Source excerpt>
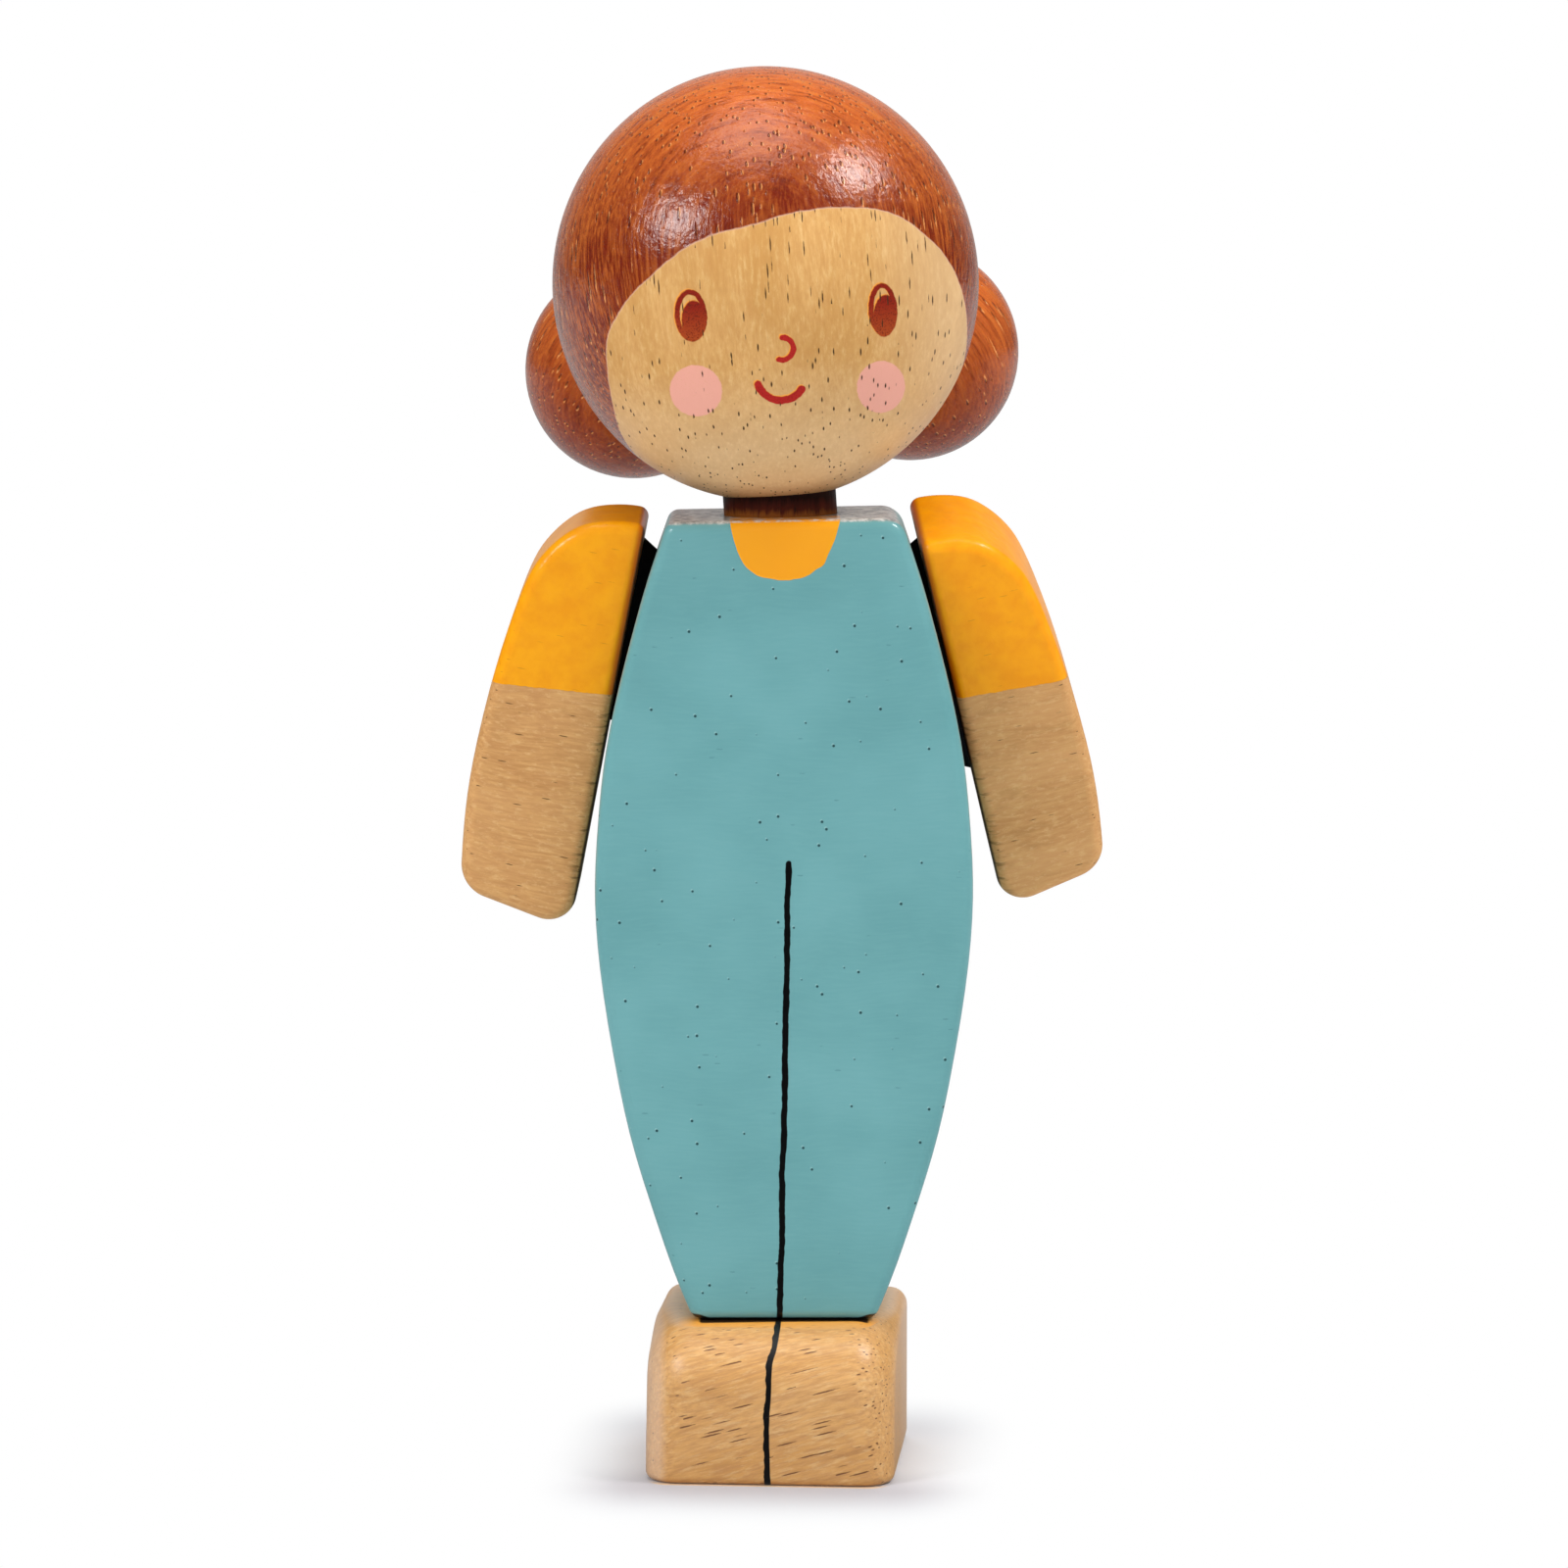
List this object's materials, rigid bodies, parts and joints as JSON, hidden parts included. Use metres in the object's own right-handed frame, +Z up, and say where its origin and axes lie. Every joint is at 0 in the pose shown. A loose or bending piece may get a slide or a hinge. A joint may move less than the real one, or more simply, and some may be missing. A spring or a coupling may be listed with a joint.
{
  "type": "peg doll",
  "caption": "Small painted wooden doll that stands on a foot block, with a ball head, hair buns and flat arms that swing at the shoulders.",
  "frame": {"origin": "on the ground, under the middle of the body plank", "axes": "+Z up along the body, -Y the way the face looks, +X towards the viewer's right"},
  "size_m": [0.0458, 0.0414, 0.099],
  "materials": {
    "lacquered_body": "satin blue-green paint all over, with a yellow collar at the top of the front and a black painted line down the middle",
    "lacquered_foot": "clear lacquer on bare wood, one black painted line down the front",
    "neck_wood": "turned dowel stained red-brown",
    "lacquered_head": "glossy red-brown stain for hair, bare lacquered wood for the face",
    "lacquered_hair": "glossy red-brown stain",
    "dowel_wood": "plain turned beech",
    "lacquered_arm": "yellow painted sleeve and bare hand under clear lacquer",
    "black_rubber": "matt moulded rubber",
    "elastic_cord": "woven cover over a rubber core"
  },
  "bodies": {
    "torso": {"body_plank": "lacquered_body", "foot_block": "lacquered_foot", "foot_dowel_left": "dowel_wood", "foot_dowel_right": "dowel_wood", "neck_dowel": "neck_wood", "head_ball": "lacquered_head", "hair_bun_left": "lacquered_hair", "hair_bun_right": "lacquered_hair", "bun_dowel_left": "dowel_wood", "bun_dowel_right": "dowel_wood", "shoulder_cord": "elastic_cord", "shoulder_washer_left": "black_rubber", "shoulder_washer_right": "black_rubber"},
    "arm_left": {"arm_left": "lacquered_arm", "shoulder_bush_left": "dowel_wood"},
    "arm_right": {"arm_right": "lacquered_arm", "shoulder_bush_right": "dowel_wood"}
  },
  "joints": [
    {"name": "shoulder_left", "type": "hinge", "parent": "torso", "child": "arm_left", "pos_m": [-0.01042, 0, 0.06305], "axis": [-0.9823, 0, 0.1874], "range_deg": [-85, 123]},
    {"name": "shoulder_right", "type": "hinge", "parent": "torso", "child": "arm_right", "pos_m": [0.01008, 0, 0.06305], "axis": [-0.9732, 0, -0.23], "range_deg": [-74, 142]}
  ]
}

Problem> Quote the whole listing above, leaving nothing out.

Problem solution>
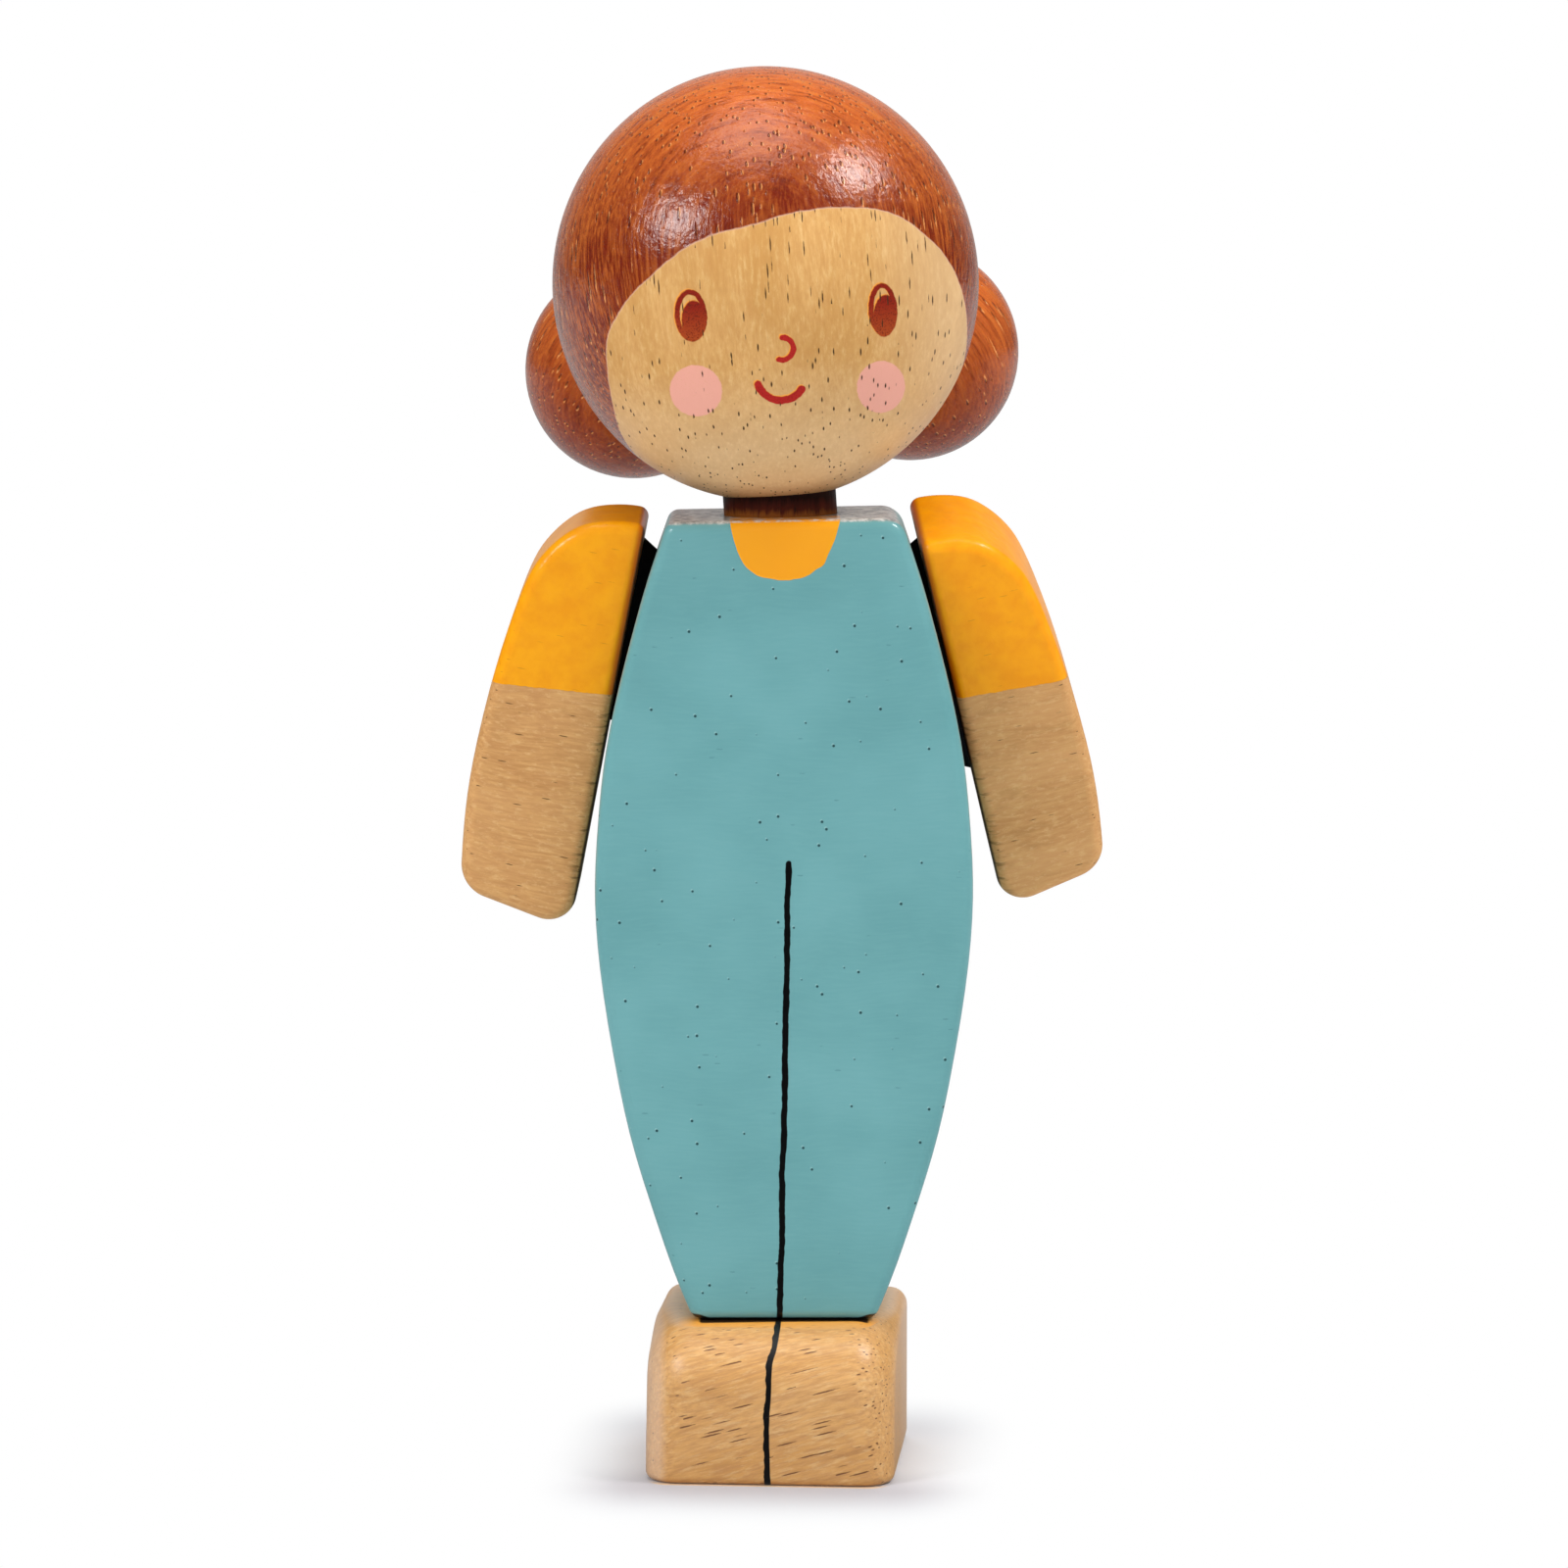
List this object's materials, rigid bodies, parts and joints as JSON, hidden parts included. Use metres in the object's own right-handed frame, +Z up, and say where its origin and axes lie. Every joint is at 0 in the pose shown. A loose or bending piece may get a slide or a hinge. A joint may move less than the real one, or more simply, and some may be missing. A spring or a coupling may be listed with a joint.
{
  "type": "peg doll",
  "caption": "Small painted wooden doll that stands on a foot block, with a ball head, hair buns and flat arms that swing at the shoulders.",
  "frame": {"origin": "on the ground, under the middle of the body plank", "axes": "+Z up along the body, -Y the way the face looks, +X towards the viewer's right"},
  "size_m": [0.0458, 0.0414, 0.099],
  "materials": {
    "lacquered_body": "satin blue-green paint all over, with a yellow collar at the top of the front and a black painted line down the middle",
    "lacquered_foot": "clear lacquer on bare wood, one black painted line down the front",
    "neck_wood": "turned dowel stained red-brown",
    "lacquered_head": "glossy red-brown stain for hair, bare lacquered wood for the face",
    "lacquered_hair": "glossy red-brown stain",
    "dowel_wood": "plain turned beech",
    "lacquered_arm": "yellow painted sleeve and bare hand under clear lacquer",
    "black_rubber": "matt moulded rubber",
    "elastic_cord": "woven cover over a rubber core"
  },
  "bodies": {
    "torso": {"body_plank": "lacquered_body", "foot_block": "lacquered_foot", "foot_dowel_left": "dowel_wood", "foot_dowel_right": "dowel_wood", "neck_dowel": "neck_wood", "head_ball": "lacquered_head", "hair_bun_left": "lacquered_hair", "hair_bun_right": "lacquered_hair", "bun_dowel_left": "dowel_wood", "bun_dowel_right": "dowel_wood", "shoulder_cord": "elastic_cord", "shoulder_washer_left": "black_rubber", "shoulder_washer_right": "black_rubber"},
    "arm_left": {"arm_left": "lacquered_arm", "shoulder_bush_left": "dowel_wood"},
    "arm_right": {"arm_right": "lacquered_arm", "shoulder_bush_right": "dowel_wood"}
  },
  "joints": [
    {"name": "shoulder_left", "type": "hinge", "parent": "torso", "child": "arm_left", "pos_m": [-0.01042, 0, 0.06305], "axis": [-0.9823, 0, 0.1874], "range_deg": [-85, 123]},
    {"name": "shoulder_right", "type": "hinge", "parent": "torso", "child": "arm_right", "pos_m": [0.01008, 0, 0.06305], "axis": [-0.9732, 0, -0.23], "range_deg": [-74, 142]}
  ]
}